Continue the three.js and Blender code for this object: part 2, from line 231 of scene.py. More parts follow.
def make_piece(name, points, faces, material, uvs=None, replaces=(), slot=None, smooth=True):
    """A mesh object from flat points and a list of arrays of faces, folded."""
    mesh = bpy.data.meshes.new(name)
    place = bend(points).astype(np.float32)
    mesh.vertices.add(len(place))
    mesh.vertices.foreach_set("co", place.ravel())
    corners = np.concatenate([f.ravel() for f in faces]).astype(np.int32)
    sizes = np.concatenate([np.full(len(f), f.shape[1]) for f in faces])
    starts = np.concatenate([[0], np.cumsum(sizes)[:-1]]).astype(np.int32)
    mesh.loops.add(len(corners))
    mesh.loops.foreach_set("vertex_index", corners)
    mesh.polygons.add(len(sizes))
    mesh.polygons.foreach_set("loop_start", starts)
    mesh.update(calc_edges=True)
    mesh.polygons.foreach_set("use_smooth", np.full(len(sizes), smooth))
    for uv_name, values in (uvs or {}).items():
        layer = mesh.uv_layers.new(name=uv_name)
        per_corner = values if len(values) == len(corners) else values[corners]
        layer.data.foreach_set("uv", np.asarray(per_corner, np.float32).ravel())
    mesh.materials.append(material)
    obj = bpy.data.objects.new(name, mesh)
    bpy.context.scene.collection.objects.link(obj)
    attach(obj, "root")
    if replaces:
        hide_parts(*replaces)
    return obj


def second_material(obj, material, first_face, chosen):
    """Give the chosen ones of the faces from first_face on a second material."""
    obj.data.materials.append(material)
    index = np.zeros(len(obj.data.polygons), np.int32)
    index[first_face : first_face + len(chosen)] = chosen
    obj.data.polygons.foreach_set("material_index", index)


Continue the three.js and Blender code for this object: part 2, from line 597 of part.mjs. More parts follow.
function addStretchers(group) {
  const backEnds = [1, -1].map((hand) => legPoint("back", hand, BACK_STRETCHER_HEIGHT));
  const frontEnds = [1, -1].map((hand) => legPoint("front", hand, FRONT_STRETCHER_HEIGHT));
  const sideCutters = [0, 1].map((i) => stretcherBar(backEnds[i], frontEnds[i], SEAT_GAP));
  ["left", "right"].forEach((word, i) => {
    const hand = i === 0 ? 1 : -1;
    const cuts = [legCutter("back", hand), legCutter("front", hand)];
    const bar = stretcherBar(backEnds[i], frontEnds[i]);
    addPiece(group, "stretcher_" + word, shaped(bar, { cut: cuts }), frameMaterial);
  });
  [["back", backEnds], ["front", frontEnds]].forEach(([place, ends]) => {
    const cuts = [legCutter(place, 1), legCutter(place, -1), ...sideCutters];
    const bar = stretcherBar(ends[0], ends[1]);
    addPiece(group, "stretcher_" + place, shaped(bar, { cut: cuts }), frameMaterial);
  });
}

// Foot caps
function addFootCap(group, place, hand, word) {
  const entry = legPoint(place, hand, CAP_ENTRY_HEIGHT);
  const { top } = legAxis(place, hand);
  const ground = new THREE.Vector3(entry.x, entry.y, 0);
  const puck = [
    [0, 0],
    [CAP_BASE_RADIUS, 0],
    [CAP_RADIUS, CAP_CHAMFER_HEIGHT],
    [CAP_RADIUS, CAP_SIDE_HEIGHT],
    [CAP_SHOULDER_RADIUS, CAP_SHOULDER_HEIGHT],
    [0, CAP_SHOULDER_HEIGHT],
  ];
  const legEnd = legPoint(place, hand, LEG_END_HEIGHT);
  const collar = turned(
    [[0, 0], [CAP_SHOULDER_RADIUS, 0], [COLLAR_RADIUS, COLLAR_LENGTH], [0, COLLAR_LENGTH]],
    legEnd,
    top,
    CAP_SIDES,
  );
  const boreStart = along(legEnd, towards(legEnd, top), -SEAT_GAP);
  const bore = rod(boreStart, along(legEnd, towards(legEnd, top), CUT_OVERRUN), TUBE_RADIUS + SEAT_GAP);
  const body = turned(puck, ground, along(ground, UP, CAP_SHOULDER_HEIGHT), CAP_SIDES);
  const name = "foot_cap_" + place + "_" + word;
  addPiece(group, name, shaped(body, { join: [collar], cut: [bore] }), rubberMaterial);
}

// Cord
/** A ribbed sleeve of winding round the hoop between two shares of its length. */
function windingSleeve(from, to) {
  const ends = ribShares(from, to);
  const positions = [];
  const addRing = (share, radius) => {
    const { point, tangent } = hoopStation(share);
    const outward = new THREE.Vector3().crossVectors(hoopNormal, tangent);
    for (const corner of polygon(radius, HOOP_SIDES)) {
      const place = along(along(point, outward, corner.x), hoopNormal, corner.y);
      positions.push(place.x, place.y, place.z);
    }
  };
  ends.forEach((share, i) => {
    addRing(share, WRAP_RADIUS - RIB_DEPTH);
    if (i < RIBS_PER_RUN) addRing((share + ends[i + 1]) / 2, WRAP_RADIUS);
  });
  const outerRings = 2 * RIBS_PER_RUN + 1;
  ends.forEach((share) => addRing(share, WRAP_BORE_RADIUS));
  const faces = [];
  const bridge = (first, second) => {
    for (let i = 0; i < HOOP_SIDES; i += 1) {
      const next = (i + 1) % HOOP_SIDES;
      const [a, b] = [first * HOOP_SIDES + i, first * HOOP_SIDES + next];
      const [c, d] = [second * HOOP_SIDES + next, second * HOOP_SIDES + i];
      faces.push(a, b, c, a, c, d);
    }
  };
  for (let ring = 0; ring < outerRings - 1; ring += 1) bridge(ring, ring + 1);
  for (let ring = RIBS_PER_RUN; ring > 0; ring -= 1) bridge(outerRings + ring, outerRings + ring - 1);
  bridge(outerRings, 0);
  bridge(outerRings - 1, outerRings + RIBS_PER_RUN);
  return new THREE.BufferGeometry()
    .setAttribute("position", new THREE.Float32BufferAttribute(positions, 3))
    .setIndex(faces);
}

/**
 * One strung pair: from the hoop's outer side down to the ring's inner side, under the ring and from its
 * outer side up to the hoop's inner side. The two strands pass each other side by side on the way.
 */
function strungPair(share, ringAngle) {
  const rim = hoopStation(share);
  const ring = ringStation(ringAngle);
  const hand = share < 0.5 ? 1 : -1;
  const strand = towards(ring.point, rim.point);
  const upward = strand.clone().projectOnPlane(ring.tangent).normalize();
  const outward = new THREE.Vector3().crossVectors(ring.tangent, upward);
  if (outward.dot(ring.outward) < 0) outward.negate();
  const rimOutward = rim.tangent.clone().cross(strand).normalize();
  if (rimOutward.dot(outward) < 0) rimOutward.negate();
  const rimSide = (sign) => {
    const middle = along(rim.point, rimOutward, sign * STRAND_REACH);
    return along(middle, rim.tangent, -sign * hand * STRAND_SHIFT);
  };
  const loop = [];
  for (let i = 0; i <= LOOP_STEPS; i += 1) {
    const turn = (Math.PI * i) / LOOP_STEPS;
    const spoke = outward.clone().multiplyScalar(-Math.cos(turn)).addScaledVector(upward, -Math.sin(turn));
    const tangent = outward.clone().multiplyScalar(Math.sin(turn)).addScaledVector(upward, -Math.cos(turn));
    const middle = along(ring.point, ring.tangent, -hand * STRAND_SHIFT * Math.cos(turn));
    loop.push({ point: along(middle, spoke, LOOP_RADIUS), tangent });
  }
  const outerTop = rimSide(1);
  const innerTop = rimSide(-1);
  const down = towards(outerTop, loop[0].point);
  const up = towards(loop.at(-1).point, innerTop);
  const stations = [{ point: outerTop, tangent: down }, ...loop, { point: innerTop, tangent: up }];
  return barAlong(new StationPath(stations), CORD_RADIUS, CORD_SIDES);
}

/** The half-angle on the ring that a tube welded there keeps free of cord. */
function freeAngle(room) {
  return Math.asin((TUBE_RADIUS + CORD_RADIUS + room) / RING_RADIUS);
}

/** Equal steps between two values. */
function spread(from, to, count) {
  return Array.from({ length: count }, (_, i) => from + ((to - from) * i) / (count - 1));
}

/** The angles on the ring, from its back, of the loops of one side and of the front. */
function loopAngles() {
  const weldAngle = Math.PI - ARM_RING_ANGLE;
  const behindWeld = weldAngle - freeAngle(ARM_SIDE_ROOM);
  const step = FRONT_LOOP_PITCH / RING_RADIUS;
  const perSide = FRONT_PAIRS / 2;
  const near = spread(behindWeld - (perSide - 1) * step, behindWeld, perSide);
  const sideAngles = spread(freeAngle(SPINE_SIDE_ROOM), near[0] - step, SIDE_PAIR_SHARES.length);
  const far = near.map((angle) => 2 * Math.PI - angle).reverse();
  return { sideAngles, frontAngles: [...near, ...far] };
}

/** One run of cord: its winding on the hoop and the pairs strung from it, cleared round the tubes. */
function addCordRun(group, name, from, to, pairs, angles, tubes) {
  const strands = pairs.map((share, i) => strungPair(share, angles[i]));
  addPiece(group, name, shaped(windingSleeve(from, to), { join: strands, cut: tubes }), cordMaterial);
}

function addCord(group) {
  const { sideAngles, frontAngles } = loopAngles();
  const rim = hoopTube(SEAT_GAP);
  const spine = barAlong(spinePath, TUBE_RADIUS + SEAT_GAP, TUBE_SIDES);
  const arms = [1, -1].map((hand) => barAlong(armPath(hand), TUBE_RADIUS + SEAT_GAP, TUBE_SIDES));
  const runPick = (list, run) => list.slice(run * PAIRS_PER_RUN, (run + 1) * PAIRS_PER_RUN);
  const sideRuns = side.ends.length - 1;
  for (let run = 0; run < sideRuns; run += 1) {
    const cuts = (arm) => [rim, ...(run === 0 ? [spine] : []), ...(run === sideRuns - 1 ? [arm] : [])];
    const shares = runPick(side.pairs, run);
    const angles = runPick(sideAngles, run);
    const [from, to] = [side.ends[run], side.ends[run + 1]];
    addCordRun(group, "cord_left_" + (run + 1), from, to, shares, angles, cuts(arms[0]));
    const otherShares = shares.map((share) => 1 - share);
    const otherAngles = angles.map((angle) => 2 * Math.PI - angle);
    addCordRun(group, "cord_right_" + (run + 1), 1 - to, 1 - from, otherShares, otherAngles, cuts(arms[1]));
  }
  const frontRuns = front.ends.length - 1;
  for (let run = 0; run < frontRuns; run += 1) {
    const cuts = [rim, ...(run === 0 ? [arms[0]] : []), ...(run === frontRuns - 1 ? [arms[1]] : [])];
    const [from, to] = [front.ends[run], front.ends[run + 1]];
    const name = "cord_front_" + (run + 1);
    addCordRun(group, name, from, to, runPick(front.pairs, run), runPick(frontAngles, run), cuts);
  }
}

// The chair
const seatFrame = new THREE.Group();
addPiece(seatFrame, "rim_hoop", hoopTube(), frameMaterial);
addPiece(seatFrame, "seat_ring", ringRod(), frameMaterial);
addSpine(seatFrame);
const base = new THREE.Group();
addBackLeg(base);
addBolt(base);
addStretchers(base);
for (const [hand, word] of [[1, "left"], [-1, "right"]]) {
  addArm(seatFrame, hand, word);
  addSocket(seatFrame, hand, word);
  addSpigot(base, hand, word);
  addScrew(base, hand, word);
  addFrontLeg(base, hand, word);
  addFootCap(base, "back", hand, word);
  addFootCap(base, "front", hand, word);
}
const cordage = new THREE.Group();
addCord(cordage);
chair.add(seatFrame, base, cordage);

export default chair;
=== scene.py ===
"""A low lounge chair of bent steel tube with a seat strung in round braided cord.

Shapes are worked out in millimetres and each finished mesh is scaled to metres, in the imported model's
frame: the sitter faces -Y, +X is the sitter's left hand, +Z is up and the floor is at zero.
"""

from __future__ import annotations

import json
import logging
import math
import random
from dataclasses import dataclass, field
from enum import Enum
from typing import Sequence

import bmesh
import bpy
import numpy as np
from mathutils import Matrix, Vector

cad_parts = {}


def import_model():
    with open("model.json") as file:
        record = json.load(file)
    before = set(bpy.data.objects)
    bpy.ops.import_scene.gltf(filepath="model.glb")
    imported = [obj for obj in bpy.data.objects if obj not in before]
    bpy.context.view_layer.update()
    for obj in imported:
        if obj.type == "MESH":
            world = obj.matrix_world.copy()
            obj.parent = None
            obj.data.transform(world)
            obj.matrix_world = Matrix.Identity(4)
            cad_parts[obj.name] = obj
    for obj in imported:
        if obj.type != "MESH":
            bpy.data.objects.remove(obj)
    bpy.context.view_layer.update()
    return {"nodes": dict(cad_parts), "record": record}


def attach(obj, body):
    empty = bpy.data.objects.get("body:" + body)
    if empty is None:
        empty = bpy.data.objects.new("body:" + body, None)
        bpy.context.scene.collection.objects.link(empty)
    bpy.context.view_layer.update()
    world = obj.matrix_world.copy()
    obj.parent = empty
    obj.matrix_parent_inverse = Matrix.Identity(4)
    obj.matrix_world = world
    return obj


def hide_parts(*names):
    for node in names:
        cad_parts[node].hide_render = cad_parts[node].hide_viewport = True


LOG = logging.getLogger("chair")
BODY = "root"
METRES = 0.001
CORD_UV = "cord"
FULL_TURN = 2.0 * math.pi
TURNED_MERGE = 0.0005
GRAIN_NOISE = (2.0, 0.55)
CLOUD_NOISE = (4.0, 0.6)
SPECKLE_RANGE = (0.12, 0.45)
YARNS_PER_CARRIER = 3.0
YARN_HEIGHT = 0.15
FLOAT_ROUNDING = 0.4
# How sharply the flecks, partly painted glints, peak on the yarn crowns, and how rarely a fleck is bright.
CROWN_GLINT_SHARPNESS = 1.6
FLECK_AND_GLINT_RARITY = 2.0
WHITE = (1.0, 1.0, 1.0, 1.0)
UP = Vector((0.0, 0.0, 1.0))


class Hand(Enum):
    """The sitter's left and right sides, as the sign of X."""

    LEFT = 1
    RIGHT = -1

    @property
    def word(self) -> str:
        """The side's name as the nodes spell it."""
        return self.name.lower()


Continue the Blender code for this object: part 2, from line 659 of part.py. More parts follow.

=======

• **Brief**
Within the listing above, the range opens at the line with "obj.matrix_world = world" and closes at the line with "cad_parts[node].hide_render = cad_parts[node].hide_viewport". Reproduce exactly the lines of that range, including both ends.

• **Solved problem**
    obj.matrix_world = world
    return obj


def hide_parts(*names):
    for node in names:
        cad_parts[node].hide_render = cad_parts[node].hide_viewport = True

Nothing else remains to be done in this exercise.